In keeping with the tradition of the season, we extend best wishes for 2012 to one and all, and we offer suggested New Year’s resolutions to a select few:
Gov. Martin O’Malley: Do a better job of “moving Maryland forward” by focusing more on Maryland. Yes, we know you’re chairman of the Democratic Governors Association and you have a role to play in the presidential campaign and you are positioning yourself for your next job, whatever that may be. But we’re kind of old-fashioned about such things, and we believe the best way to get your next job is to do a great job in your current one. Maryland’s challenges need your full attention, and this legislative session needs your strong leadership. As one of your hallowed predecessors would say, “Do it now.”
The General Assembly: Stop kicking the fiscal can down the road and make some hard decisions. There are plenty of them out there — gas tax, flush tax, table games, to name a few — and most involve money, either making do with less or by raising taxes. You’ve already proven you can do nothing. Now let’s try proving the opposite.
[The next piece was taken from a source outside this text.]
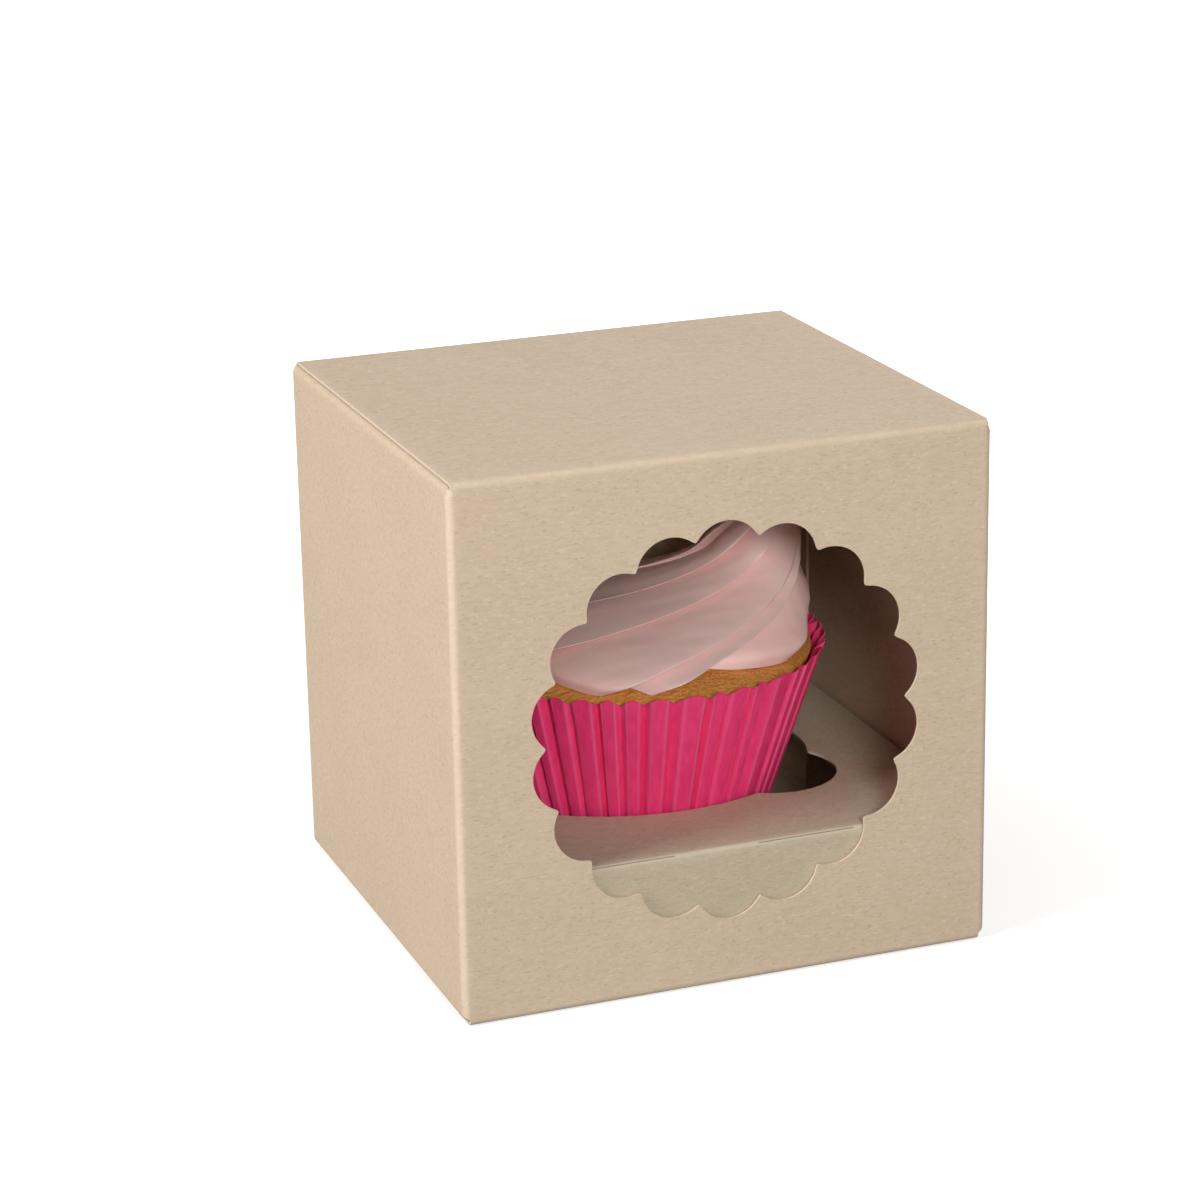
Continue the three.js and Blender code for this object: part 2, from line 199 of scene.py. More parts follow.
board = {
    "colour": (0.600, 0.462, 0.330, 1),
    "dark": (0.500, 0.375, 0.255, 1),
    "light": (0.700, 0.560, 0.420, 1),
    # Fold colour: partly the paler cracked fibres of a fold, partly a painted highlight
    "fold": (0.690, 0.560, 0.425, 1),
    "cutEdge": (0.710, 0.580, 0.440, 1),
    # Painted shade: the insert's copy of the board is multiplied darker by this tint, as shade inside the box
    "insertShadeTint": (0.84, 0.90, 0.89, 1),
    "roughness": 0.86,
    # Features per metre along each axis, and how much of its colour each one brings in
    "blotches": (55, 55, 75), "blotchShare": 0.24,
    "fibres": (420, 700, 1500), "fibreShare": 0.50,
    "flecks": (1000, 1300, 2400), "fleckShare": 0.70,
    "paleFlecks": (950, 1200, 2300), "paleShare": 0.70,
    "foldShare": 0.40,
}


# Kraft board: soft blotches, fine fibres that run level, dark and pale flecks, paler folds (partly cracked
# fibres, partly a painted highlight) and cut edges, all multiplied by a tint: white outside, darker for the
# insert as painted shade
def boardFinish(name, shadeTint):
    finish, tree, shader = newFinish(name, {"Roughness": board["roughness"], "Specular IOR Level": 0.25})
    blotch = rampOn(tree, noiseOn(tree, board["blotches"], 3.0), 0.3, 0.7)
    fibre = rampOn(tree, noiseOn(tree, board["fibres"], 3.0, 0.65), 0.25, 0.75)
    fleck = rampOn(tree, noiseOn(tree, board["flecks"], 2.0), 0.58, 0.70)
    pale = rampOn(tree, noiseOn(tree, board["paleFlecks"], 2.0, 0.5, (0.6, 0.3, 0.9)), 0.58, 0.70)
    fold = attributeValue(tree, "foldMark")
    colour = mixColours(tree, scaled(tree, blotch, board["blotchShare"]), board["colour"], board["dark"])
    colour = mixColours(tree, scaled(tree, fibre, board["fibreShare"]), colour, board["light"])
    colour = mixColours(tree, scaled(tree, fleck, board["fleckShare"]), colour, board["dark"])
    colour = mixColours(tree, scaled(tree, pale, board["paleShare"]), colour, board["light"])
    # Paler folds: partly the board's cracked fibres, partly a painted highlight of the rounded crease
    colour = mixColours(tree, scaled(tree, fold, board["foldShare"]), colour, board["fold"])
    colour = mixColours(tree, attributeValue(tree, "cutEdge"), colour, board["cutEdge"])
    # Painted shade: the tint darkens the whole colour of the copy used for the insert
    colour = mixColours(tree, 1.0, colour, shadeTint, "MULTIPLY")
    dress(tree, shader, colour, fibre, 0.35, 0.00006)
    return finish


paper = {
    "colour": (0.880, 0.045, 0.185, 1),
    "deep": (0.690, 0.018, 0.130, 1),
    "edge": (0.860, 0.170, 0.340, 1),
    "roughness": 0.55,
}


# Greaseproof paper: faint streaks up the pleats, and worn pale lines where the pleats turn
def paperFinish():
    settings = {"Roughness": paper["roughness"], "Specular IOR Level": 0.4}
    finish, tree, shader = newFinish("casePaper", settings)
    streak = rampOn(tree, noiseOn(tree, (900, 900, 90), 3.0), 0.3, 0.7)
    colour = mixColours(tree, scaled(tree, streak, 0.45), paper["colour"], paper["deep"])
    colour = mixColours(tree, attributeValue(tree, "foldMark"), colour, paper["edge"])
    dress(tree, shader, colour, streak, 0.3, 0.0001)
    return finish


cake = {
    "colour": (0.720, 0.310, 0.062, 1),
    "baked": (0.560, 0.190, 0.028, 1),
    "crumb": (0.800, 0.450, 0.140, 1),
}


# Cake: golden crumb with darker baked spots and small pores
def cakeFinish():
    finish, tree, shader = newFinish(
        "bakedCake",
        {"Roughness": 0.7, "Specular IOR Level": 0.3, "Subsurface Weight": 0.15, "Subsurface Scale": 0.002},
    )
    spots = rampOn(tree, noiseOn(tree, (260, 260, 260), 4.0), 0.35, 0.7)
    pores = rampOn(tree, noiseOn(tree, (1300, 1300, 1300), 3.0), 0.35, 0.65)
    colour = mixColours(tree, scaled(tree, spots, 0.5), cake["colour"], cake["baked"])
    colour = mixColours(tree, scaled(tree, pores, 0.35), colour, cake["crumb"])
    dress(tree, shader, colour, pores, 0.6, 0.0003)
    return finish


cream = {
    "colour": (0.900, 0.615, 0.575, 1),
    "warm": (0.870, 0.530, 0.475, 1),
}


# Buttercream: satin, slightly translucent, warmer in slow patches, with faint drag lines
def creamFinish():
    finish, tree, shader = newFinish(
        "buttercream",
        {"Roughness": 0.42, "Specular IOR Level": 0.4, "Subsurface Weight": 0.25, "Subsurface Scale": 0.003},
    )
    shader.inputs["Subsurface Radius"].default_value = (1.0, 0.45, 0.35)
    patch = rampOn(tree, noiseOn(tree, (70, 70, 70), 2.0), 0.3, 0.7)
    drag = noiseOn(tree, (500, 500, 1400), 3.0)
    colour = mixColours(tree, scaled(tree, patch, 0.4), cream["colour"], cream["warm"])
    dress(tree, shader, colour, drag, 0.25, 0.0001)
    return finish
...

Baltimore Mayor Stephanie Rawlings-Blake: Step right up and take charge, Madam Mayor. You were very circumspect in the 2011 campaign not to presume victory, even in the joke of a general election, and you have promised a top-to-bottom review of city government. Baltimore faces a million problems and needs new leadership in critical positions, such as housing commissioner. Let’s get started
East Baltimore Development Inc.: Do in 2012 what you said you would do in 2011 — be more transparent in terms of your plans and performance, negotiate a truly inclusive development plan with the Middle East community, and do a better job of providing meaningful jobs for East Baltimore residents.
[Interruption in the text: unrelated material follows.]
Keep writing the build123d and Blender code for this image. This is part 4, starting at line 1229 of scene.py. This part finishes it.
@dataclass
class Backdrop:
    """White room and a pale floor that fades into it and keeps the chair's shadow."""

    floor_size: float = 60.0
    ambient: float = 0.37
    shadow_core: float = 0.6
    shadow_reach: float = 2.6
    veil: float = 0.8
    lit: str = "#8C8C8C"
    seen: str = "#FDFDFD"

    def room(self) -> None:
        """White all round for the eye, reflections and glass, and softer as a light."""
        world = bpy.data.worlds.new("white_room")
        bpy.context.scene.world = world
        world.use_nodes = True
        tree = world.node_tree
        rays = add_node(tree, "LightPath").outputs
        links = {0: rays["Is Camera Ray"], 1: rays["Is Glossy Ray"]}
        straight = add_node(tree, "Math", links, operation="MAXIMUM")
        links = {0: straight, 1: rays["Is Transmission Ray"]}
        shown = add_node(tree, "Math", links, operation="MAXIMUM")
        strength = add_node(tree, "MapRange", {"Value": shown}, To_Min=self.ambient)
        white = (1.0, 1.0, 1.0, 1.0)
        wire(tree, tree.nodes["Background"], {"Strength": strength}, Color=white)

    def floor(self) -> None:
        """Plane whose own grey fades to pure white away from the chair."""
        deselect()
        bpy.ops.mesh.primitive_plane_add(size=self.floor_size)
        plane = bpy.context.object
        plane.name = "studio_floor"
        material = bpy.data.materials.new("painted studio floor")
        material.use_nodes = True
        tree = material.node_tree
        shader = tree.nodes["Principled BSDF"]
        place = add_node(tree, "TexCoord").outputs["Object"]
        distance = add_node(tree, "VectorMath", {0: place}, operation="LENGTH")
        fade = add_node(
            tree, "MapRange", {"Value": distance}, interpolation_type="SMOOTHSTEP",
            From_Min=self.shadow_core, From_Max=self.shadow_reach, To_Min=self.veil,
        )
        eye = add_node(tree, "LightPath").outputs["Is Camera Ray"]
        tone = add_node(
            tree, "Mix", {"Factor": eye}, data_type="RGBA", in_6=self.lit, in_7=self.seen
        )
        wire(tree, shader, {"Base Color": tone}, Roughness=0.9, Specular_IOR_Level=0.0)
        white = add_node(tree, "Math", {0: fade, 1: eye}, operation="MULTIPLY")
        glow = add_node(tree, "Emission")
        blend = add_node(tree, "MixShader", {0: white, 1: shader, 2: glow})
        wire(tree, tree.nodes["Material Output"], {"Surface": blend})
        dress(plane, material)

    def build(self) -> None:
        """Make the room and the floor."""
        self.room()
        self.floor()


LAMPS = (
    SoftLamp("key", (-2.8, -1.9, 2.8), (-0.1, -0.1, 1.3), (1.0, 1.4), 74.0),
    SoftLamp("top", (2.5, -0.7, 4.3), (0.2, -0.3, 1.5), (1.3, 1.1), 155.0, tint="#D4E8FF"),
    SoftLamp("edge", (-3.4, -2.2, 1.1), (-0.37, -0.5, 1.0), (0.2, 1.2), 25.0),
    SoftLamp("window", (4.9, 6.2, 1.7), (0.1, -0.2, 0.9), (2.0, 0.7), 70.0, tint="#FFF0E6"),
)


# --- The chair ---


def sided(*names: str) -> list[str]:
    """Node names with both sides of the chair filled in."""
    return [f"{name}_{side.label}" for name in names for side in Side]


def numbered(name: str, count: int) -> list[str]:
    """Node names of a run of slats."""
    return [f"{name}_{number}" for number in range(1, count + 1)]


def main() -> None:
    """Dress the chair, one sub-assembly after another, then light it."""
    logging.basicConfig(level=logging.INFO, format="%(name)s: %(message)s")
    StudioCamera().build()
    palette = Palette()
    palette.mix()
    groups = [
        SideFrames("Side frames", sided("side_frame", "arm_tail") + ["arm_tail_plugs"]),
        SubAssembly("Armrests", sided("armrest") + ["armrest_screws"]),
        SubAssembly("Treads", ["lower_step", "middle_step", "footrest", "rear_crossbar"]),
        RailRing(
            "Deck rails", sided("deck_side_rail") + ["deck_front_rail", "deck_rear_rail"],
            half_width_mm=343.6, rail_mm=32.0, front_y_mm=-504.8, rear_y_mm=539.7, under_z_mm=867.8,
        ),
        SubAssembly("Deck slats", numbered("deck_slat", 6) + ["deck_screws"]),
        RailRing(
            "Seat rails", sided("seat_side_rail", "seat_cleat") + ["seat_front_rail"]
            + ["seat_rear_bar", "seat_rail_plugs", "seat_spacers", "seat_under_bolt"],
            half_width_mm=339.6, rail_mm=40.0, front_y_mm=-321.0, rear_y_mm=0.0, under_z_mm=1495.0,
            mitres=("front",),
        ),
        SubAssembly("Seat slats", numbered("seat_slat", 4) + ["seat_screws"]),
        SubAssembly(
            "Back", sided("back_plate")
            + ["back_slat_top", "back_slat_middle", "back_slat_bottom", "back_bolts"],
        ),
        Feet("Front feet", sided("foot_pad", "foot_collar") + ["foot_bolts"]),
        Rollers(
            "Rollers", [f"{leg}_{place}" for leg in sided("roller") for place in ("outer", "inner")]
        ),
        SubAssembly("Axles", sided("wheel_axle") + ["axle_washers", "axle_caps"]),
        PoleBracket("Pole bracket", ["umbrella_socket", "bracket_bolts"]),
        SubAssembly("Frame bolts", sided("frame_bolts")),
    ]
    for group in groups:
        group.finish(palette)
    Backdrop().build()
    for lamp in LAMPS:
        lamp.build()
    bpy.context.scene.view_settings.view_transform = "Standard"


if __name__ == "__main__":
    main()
Baltimore City Council: Keep your eye on EBDI. You did much better in 2011 after 10 years of letting the nation’s largest urban redevelopment project run on autopilot and produce poor results, despite an investment of more than $200 million in public funds. Now is the time for more scrutiny than ever.
Court of Appeals Chief Judge Robert M. Bell: Get out of “still thinking about it” mode and do whatever it takes to reverse the growing length of time between when the court hears a case and issues an opinion. That interval, an average of 178 days in fiscal 2010, is at a 15-year high under your leadership. Your only response to repeated requests from The Daily Record for comment about this problem came Aug. 1, 2011: “I’m giving it some thought.” You added that an answer would be forthcoming. Five months later, the public is still waiting.
And while you’re at it, Judge Bell, change the “no change” rule for judges filling out financial disclosure forms and change it now. Listing your real estate holdings as 1, 2 and 3 and your corporate investments as 1, 2, 3 and 4 on your current disclosure form really doesn’t disclose much of anything, now does it?